### INSTRUCTIONS FOR THE TASK
The lines to extract run from the first line of the entries through the line that contains "inner_bevel_reach = 0.85; // [0.6:0.05:2]"; reproduce exactly those lines and no others.

### DATA
********************

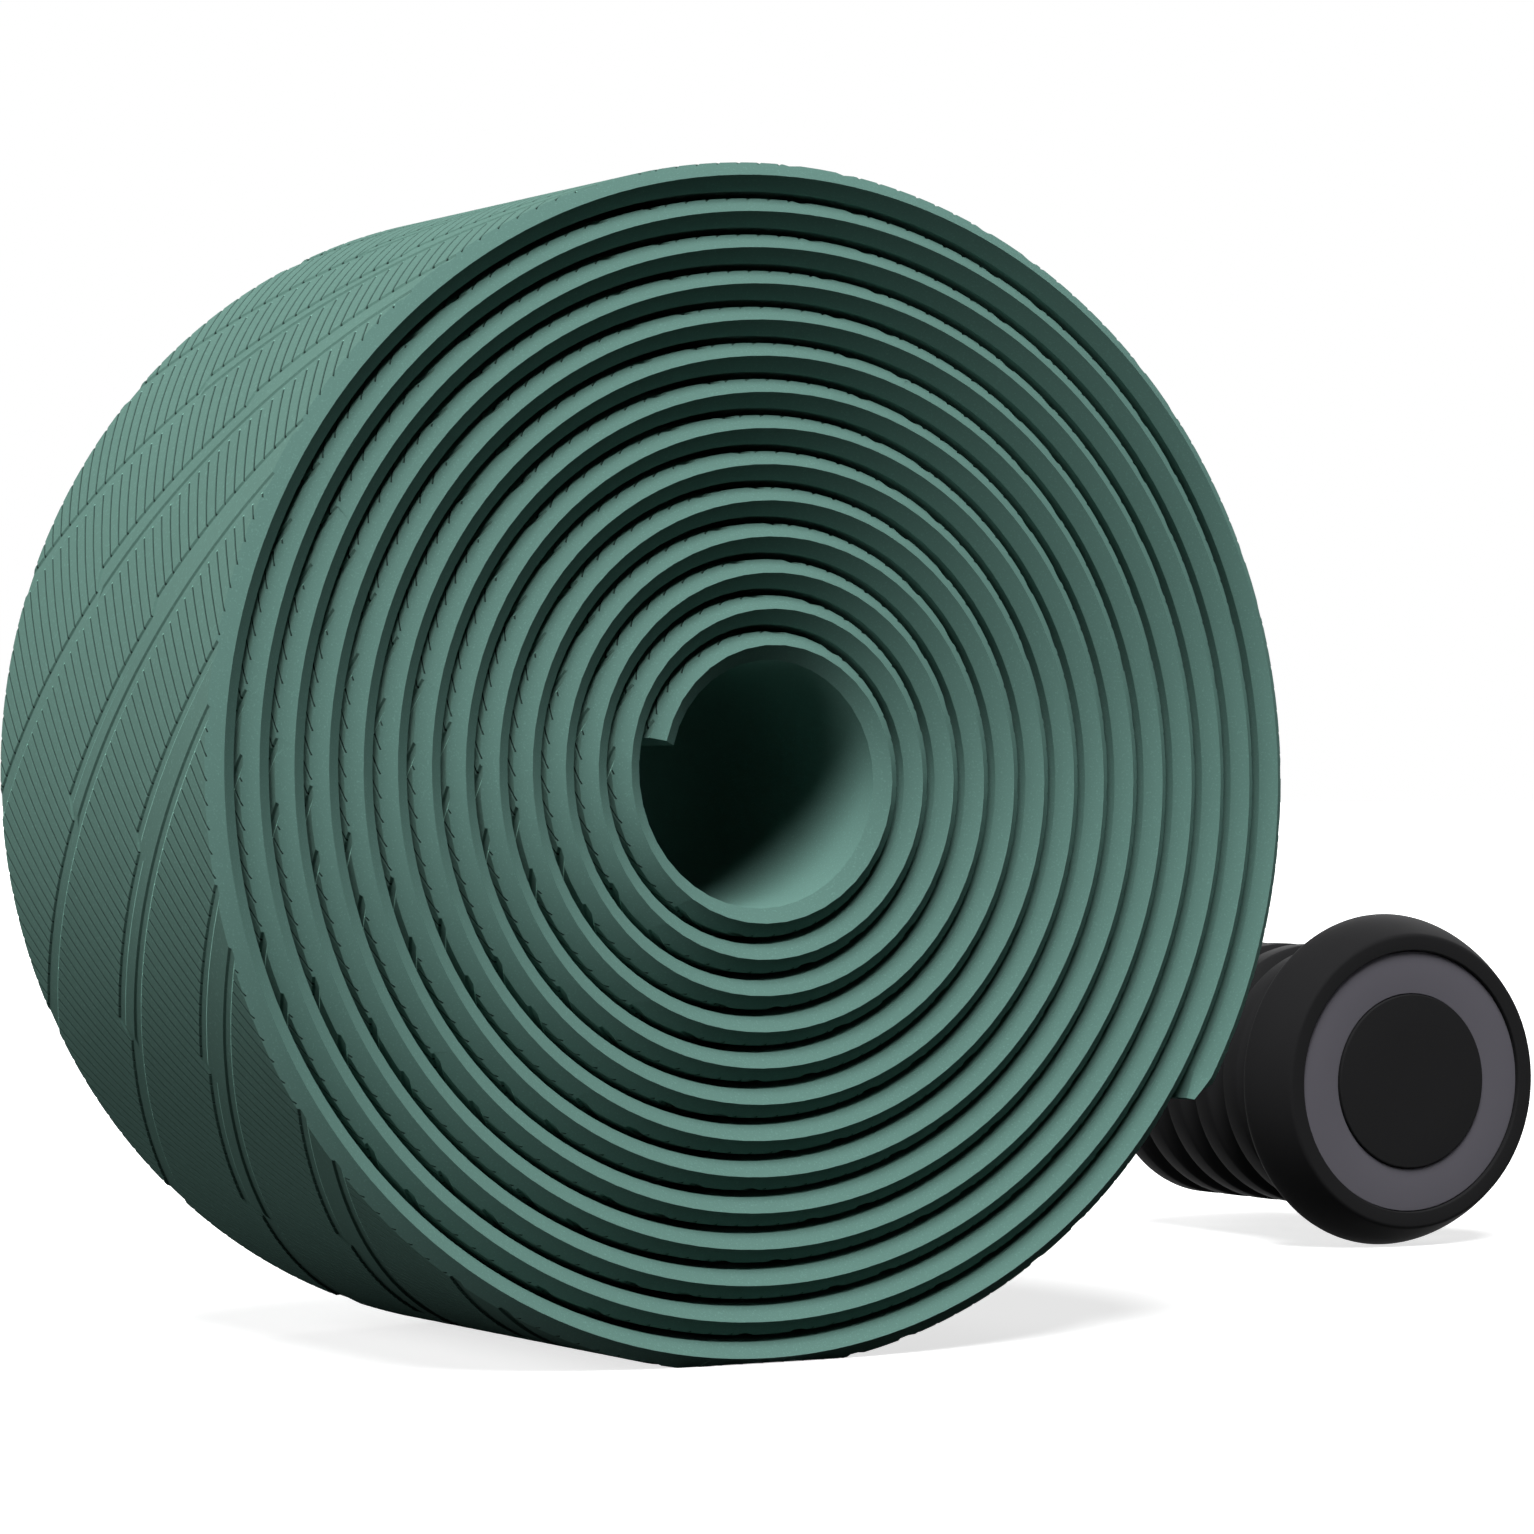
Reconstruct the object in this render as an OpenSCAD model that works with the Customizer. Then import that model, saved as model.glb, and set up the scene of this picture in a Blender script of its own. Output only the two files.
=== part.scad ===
// Handlebar tape in a roll, with a push-in bar end plug beside it.
//
// The tape is one foam strip with pointed edges, wound into an open spiral. The roll stands on
// its rim, on a small flat, with its axis along Y and its front face toward -Y. The plug lies
// behind it and to the right, its axis along Y too and its cap toward -Y.
// The origin is the middle of the roll's flat. Lengths are in millimetres.

/* [Strip] */
// Width of the strip from point to point
strip_width = 38.3; // [30:0.1:42]
// Height of the outer bevel above the edge's point
outer_bevel_rise = 0.92; // [0.7:0.01:1.1]
// Width of the outer bevel across the strip
outer_bevel_reach = 1; // [0.6:0.05:2]
// Depth of the inner bevel below the edge's point
inner_bevel_rise = 1; // [0.7:0.01:1.2]
// Width of the inner bevel across the strip
inner_bevel_reach = 0.85; // [0.6:0.05:2]

/* [Winding] */
// Number of turns in the roll
turns = 13.55; // [9:0.05:15]
// Angle of the inner end above the roll's left side, in degrees
start_angle = 16; // [0:0.5:45]
// Radius of the edge's point at the inner end of the strip
start_radius = 8.2; // [7.5:0.1:12]
// Space between one turn and the next
turn_gap = 0.49; // [0.43:0.01:0.8]
// Depth of the flat on which the roll stands
foot_depth = 0.5; // [0.4:0.05:0.7]
// Length over which the outer end is thinned
end_length = 2; // [1:0.1:4]
// Thickness left at the outer end
end_thickness = 0.2; // [0.15:0.05:0.6]
// How far the thinned end lies below the edge's point
end_drop = 0.45; // [0:0.05:0.8]

/* [Plug cap] */
// Length of the cap from its front face to its back
cap_length = 5; // [4:0.1:7]
// Width of the lip from the inlaid ring's recess to the cap's front edge
lip_width = 1.5; // [1:0.1:2]
// How far the cap flares out beyond its front edge
flare_out = 1.5; // [0.5:0.1:2.5]
// Rounding of the cap's front edge
rim_round = 0.4; // [0.3:0.05:0.6]
// Rounding of the cap's back edge
back_round = 0.7; // [0.3:0.1:1.2]

/* [Plug inlay] */
// Outer radius of the inlaid ring
inlay_radius = 10.85; // [10:0.05:11.1]
// Thickness of the inlaid ring
inlay_thickness = 1; // [0.6:0.1:1.5]
// How far the inlaid ring lies below the front face
inlay_recess = 0.35; // [0.2:0.05:0.5]
// Radius of the plain boss inside the ring
boss_radius = 7.3; // [5:0.1:8.5]
// How far the boss stands back from the front face
boss_recess = 0.1; // [0:0.05:0.15]
// Clearance between the inlaid ring and the cap
inlay_clearance = 0.05; // [0.03:0.01:0.1]

/* [Plug shank] */
// Radius of the shank over its fins
fin_radius = 11.1; // [10.6:0.1:12]
// Radius of the shank between its fins
core_radius = 9.5; // [9:0.1:10]
// Number of fins
fins = 5; // [3:1:7]
// Distance from one fin to the next
fin_pitch = 4.55; // [3.6:0.05:5.5]
// Width of the flat land on top of a fin
fin_land = 1.7; // [0.5:0.1:2.4]
// Distance from the cap's back to the first fin's crest
first_fin = 5.85; // [3:0.05:8]
// Radius of the hollow in the shank
hollow_radius = 6.5; // [5:0.1:7.5]
// Thickness of the floor between the hollow and the cap's front
hollow_floor = 8; // [6:0.1:9]

/* [Layout] */
// Free space between the roll's right side and the cap
plug_side_gap = 34.7; // [10:0.1:50]
// Distance from the roll's back face to the cap's front face
plug_setback = 14.8; // [0:0.1:30]

/* [Hidden] */

tape_colour = [0.42, 0.55, 0.51];
plug_colour = [0.09, 0.09, 0.09];
inlay_colour = [0.38, 0.38, 0.4];

rings_per_turn = 24;
ring_step = 360 / rings_per_turn;
shortest_step = 1;
pitch = outer_bevel_rise + inner_bevel_rise + turn_gap;
wound_angle = 360 * turns;
end_angle = start_angle + wound_angle;
end_radius = start_radius + pitch * turns;
thin_angle = end_angle - end_length / end_radius * 180 / PI;
first_step = (floor(start_angle / ring_step) + 1) * ring_step;
ring_angles = concat(
    [start_angle],
    [for (a = [first_step:ring_step:thin_angle]) if (a > start_angle + shortest_step && a < thin_angle - shortest_step) a],
    [thin_angle, end_angle]
);
last_ring = len(ring_angles) - 1;

arc_steps = 6;
flare_steps = 6;
flare_angle = 30;
fin_steps = 5;
cut_margin = 5;

// The strip's section as [height above the edge's point, distance from the front edge].
section = [
    [0, 0],
    [outer_bevel_rise, outer_bevel_reach],
    [outer_bevel_rise, strip_width - outer_bevel_reach],
    [0, strip_width],
    [-inner_bevel_rise, strip_width - inner_bevel_reach],
    [-inner_bevel_rise, inner_bevel_reach]
];
sides = len(section);

// Angles are from the roll's left side and clockwise as seen from the front. A point of the
// spiral is [x, z] from the roll's axis, at a ring's angle and a height above the edge's point.
function spiral_radius(angle) = start_radius + pitch * (angle - start_angle) / 360;
thinned_share = end_thickness / (outer_bevel_rise + inner_bevel_rise);
function thinned(height) = (height + end_drop) * thinned_share - end_drop;
function ring_height(ring, height) = ring == last_ring ? thinned(height) : height;
function spiral_point(ring, height) =
    let (angle = ring_angles[ring])
    (spiral_radius(angle) + ring_height(ring, height)) * [-cos(angle), sin(angle)];

outer_points = [for (ring = [0:last_ring]) spiral_point(ring, outer_bevel_rise)];
inner_points = [for (ring = [0:last_ring]) spiral_point(ring, -inner_bevel_rise)];
axis_height = max([for (p = outer_points) -p[1]]) - foot_depth;
roll_right = max([for (p = outer_points) p[0]]);

// Distance from a point to the straight piece between two others.
function share_along(p, a, b) = min(max((p - a) * (b - a) / ((b - a) * (b - a)), 0), 1);
function distance_to(p, a, b) = norm(p - a - share_along(p, a, b) * (b - a));

// Least distance between the outside of one turn at a ring and the inside of the turn over it.
function gap_at(i, over) = min(
    distance_to(outer_points[i], inner_points[over - 1], inner_points[over]),
    distance_to(outer_points[i], inner_points[over], inner_points[over + 1]),
    distance_to(inner_points[over], outer_points[i - 1], outer_points[i]),
    distance_to(inner_points[over], outer_points[i], outer_points[i + 1])
);
least_gap = min([for (i = [1:last_ring - rings_per_turn - 1]) gap_at(i, i + rings_per_turn)]);
strip_length = turns * 2 * PI * (start_radius + pitch * turns / 2);
echo(str("Least gap between turns ", least_gap, " mm"));
echo(str("Length of the strip along its edges ", round(strip_length), " mm"));

// The cap's front is built outward from the inlaid ring.
recess_radius = inlay_radius + inlay_clearance;
recess_floor = inlay_recess + inlay_thickness;
rim_radius = recess_radius + lip_width;
cap_radius = rim_radius + flare_out;

// Where the plug lies, measured to the middle of its front face.
plug_x = roll_right + plug_side_gap + cap_radius;
plug_front_y = strip_width / 2 + plug_setback;
first_crest = cap_length + first_fin;
last_crest = first_crest + (fins - 1) * fin_pitch;
shank_end = last_crest + fin_pitch / 2;

// An arc as [radius, distance along], from one turning angle to another.
function arc(centre, size, from, to) = [
    for (i = [0:arc_steps])
        let (a = from + (to - from) * i / arc_steps)
        centre + size * [cos(a), sin(a)]
];

// A fin's outline from its valley over its crest to the next valley.
fin_flank = (fin_pitch - fin_land) / 2;
function fin_height(i) = (1 - cos(180 * i / fin_steps)) / 2;
function fin_radius_at(i) = core_radius + (fin_radius - core_radius) * fin_height(i);
function fin(crest) = concat(
    [for (i = [0:fin_steps])
        [fin_radius_at(i), crest - fin_land / 2 - fin_flank * (1 - i / fin_steps)]],
    [for (i = [fin_steps:-1:1])
        [fin_radius_at(i), crest + fin_land / 2 + fin_flank * (1 - i / fin_steps)]]
);

// The boss and the lip round the inlay, from the axis outward.
cap_face = [
    [0, boss_recess],
    [boss_radius - inlay_clearance, boss_recess],
    [boss_radius - inlay_clearance, recess_floor],
    [recess_radius, recess_floor],
    [recess_radius, 0]
];
// The cap's side: a small round, the flare that steepens toward the back, and the back's round.
fullest = cap_length - back_round;
rim = arc([rim_radius - rim_round, rim_round], rim_round, -90, -flare_angle);
rim_end = rim[arc_steps];
function flared(t) = [
    rim_end[0] + (cap_radius - rim_end[0]) * (1 - pow(1 - t, 1.5)),
    rim_end[1] + (fullest - rim_end[1]) * t
];
cap_side = concat(
    rim,
    [for (i = [1:flare_steps - 1]) flared(i / flare_steps)],
    arc([cap_radius - back_round, fullest], back_round, 0, 90)
);
// The shank's side: a plain neck behind the cap's flat back, then the fins.
shank_side = [
    [core_radius, cap_length],
    for (k = [0:fins - 1])
        each fin(first_crest + k * fin_pitch)
];
shank_tail = [
    [core_radius, shank_end],
    [hollow_radius, shank_end],
    [hollow_radius, hollow_floor],
    [0, hollow_floor]
];

// Turns a shape built up along Z so that it runs along Y from the plug's front face.
module on_plug_axis() {
    translate([plug_x, plug_front_y, cap_radius])
        rotate([-90, 0, 0])
            children();
}

// Two triangles for each of the strip's sides between one ring and the next.
function side_faces(ring) = [
    for (s = [0:sides - 1])
        let (
            a = ring * sides + s,
            b = ring * sides + (s + 1) % sides,
            c = a + sides,
            d = b + sides
        )
        each [[a, c, b], [b, c, d]]
];
function end_faces(ring, outward) = [
    for (s = [1:sides - 2])
        let (a = ring * sides)
        outward ? [a, a + s, a + s + 1] : [a, a + s + 1, a + s]
];

module wound_strip() {
    points = [
        for (ring = [0:last_ring], s = section)
            let (p = spiral_point(ring, s[0]))
            [p[0], s[1] - strip_width / 2, p[1] + axis_height]
    ];
    faces = concat(
        end_faces(0, true),
        [for (ring = [0:last_ring - 1]) each side_faces(ring)],
        end_faces(last_ring, false)
    );
    polyhedron(points = points, faces = faces, convexity = 30);
}

module wound_tape() {
    color(tape_colour)
        difference() {
            wound_strip();
            translate([-roll_right, -strip_width / 2 - cut_margin, -cut_margin])
                cube([2 * roll_right, strip_width + 2 * cut_margin, cut_margin]);
        }
}

module plug_body() {
    color(plug_colour)
        on_plug_axis()
            rotate_extrude($fn = 96)
                polygon(concat(cap_face, cap_side, shank_side, shank_tail));
}

module plug_inlay() {
    color(inlay_colour)
        on_plug_axis()
            translate([0, 0, inlay_recess])
                difference() {
                    cylinder(r = inlay_radius, h = inlay_thickness, $fn = 96);
                    translate([0, 0, -cut_margin])
                        cylinder(r = boss_radius, h = inlay_thickness + 2 * cut_margin, $fn = 96);
                }
}

wound_tape();
plug_body();
plug_inlay();
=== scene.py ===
"""A roll of handlebar tape and its bar end plug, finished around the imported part."""

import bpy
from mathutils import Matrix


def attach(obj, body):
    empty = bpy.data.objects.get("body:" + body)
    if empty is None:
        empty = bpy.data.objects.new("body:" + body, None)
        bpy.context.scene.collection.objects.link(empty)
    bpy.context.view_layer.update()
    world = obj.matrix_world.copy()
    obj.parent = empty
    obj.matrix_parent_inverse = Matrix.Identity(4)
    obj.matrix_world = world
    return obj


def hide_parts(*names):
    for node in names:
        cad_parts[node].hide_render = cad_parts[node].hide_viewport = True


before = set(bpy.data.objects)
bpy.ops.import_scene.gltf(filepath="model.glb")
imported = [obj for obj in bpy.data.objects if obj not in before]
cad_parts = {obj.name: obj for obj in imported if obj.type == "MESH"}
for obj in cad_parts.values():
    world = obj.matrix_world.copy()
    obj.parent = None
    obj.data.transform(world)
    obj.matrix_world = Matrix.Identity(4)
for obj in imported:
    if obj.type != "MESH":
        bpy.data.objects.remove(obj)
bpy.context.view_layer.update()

import math

import bmesh
import bpy
from mathutils import Matrix, Vector

bl_info = {
    "name": "Bar tape roll and end plug",
    "version": (1, 0, 0),
    "blender": (4, 5, 0),
    "location": "3D View > Sidebar > Bar Tape",
    "description": "Builds a wound roll of embossed bar tape, its end plug and a plain studio",
    "category": "Add Mesh",
}

ROOT_TWO = math.sqrt(2)
TURN = 2 * math.pi

# How near two flat points are to be one, in metres.
WELD = 2e-6
# How near a point lies to a cutting plane to be on it, in metres.
ON_PLANE = 1e-7
# Faces bent by more than this are split before they are cut, in radians.
BENT = 0.001
# Faces that meet at more than this keep a crisp edge between them.
CRISP = math.radians(26)

# How far round a turn its lowest point is, from the roll's left side, as a share of a turn.
LOWEST = 0.75
# How many turns, from the outer end inward, have their whole face embossed.
WHOLE_FACE_TURNS = 1.07
# How fast the cap's flare steepens toward the back.
FLARE_POWER = 1.5

# The floor's brightness for light thrown up from it, and the glow it adds where it is seen.
FLOOR_THROW = 0.03
FLOOR_GLOW = 0.72
FLOOR_RADIUS = 30
# Each lamp, where it shines from, and the setting that holds its strength.
LAMPS = (
    ("key", (-0.287, -0.497, 0.819), "key_strength"),
    ("side", (-0.875, -0.235, 0.423), "side_strength"),
    ("back", (0.48, 0.66, 0.571), "back_strength"),
)
LAMP_DISTANCE = 1.2

# The kinds of line in the embossing, and the share of a groove's depth that each is sunk.
FIELD, SIDE, FLOOR, ISLAND = "field", "side", "floor", "island"
SUNK = {FIELD: 0, SIDE: 0.5, FLOOR: 1, ISLAND: 0}


def linear(code):
    """An sRGB hex colour as linear red, green and blue."""
    parts = [int(code[i : i + 2], 16) / 255 for i in (1, 3, 5)]
    return tuple(p / 12.92 if p <= 0.04045 else ((p + 0.055) / 1.055) ** 2.4 for p in parts)


def toned(base, share):
    """A colour made darker or paler by a share, with its alpha."""
    return tuple(min(share * c, 1.0) for c in base) + (1.0,)


def size(name, description, default):
    """A length that a user may change, in metres."""
    return bpy.props.FloatProperty(
        name=name, description=description, default=default, min=0, precision=5, unit="LENGTH"
    )


def colour(name, description, code):
    """A colour that a user may change."""
    return bpy.props.FloatVectorProperty(
        name=name, description=description, default=linear(code), min=0, max=1, subtype="COLOR"
    )


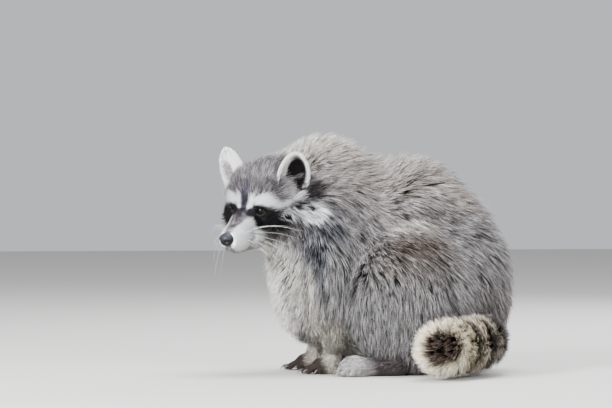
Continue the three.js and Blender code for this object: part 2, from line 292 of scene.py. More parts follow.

********************

### THE SOLUTION
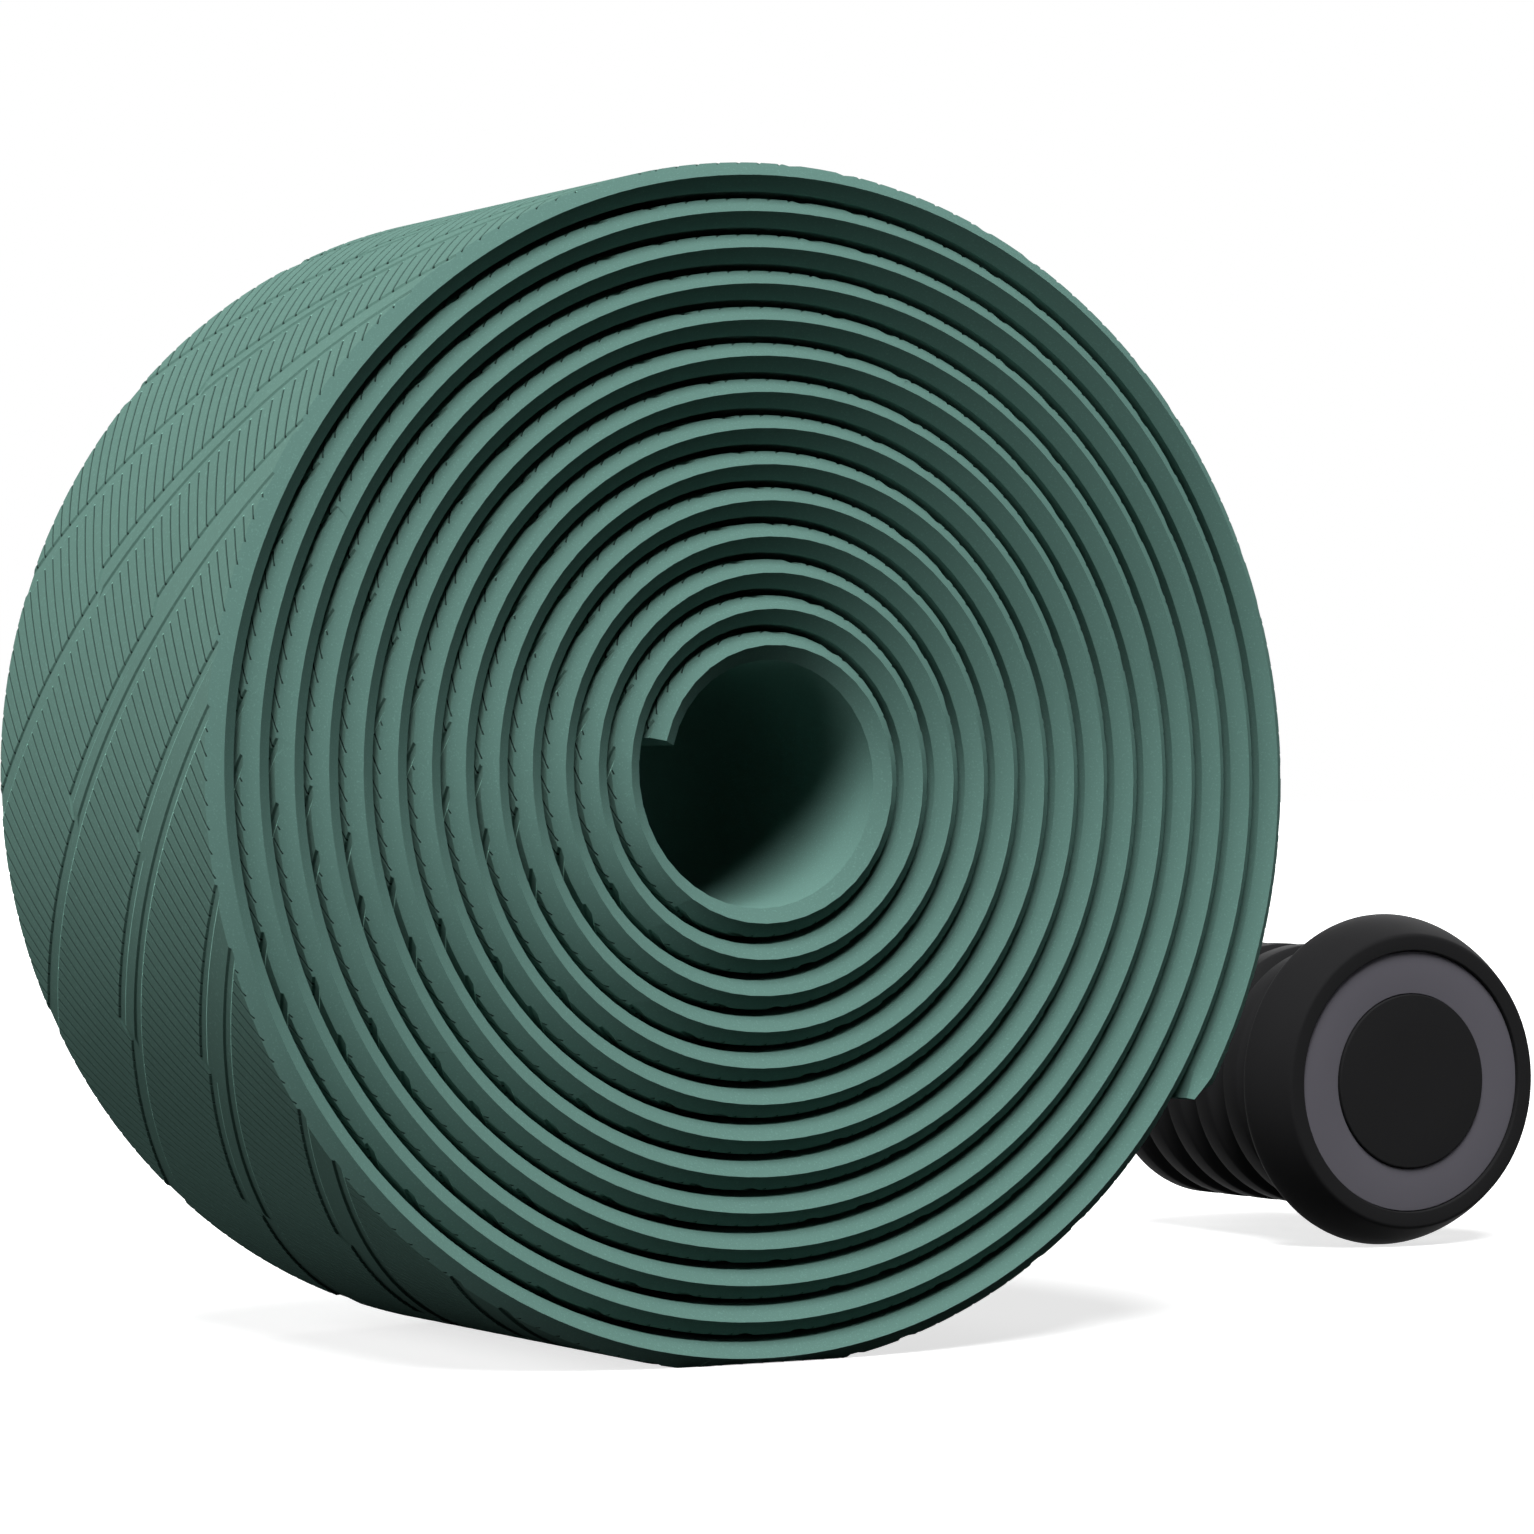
Reconstruct the object in this render as an OpenSCAD model that works with the Customizer. Then import that model, saved as model.glb, and set up the scene of this picture in a Blender script of its own. Output only the two files.
=== part.scad ===
// Handlebar tape in a roll, with a push-in bar end plug beside it.
//
// The tape is one foam strip with pointed edges, wound into an open spiral. The roll stands on
// its rim, on a small flat, with its axis along Y and its front face toward -Y. The plug lies
// behind it and to the right, its axis along Y too and its cap toward -Y.
// The origin is the middle of the roll's flat. Lengths are in millimetres.

/* [Strip] */
// Width of the strip from point to point
strip_width = 38.3; // [30:0.1:42]
// Height of the outer bevel above the edge's point
outer_bevel_rise = 0.92; // [0.7:0.01:1.1]
// Width of the outer bevel across the strip
outer_bevel_reach = 1; // [0.6:0.05:2]
// Depth of the inner bevel below the edge's point
inner_bevel_rise = 1; // [0.7:0.01:1.2]
// Width of the inner bevel across the strip
inner_bevel_reach = 0.85; // [0.6:0.05:2]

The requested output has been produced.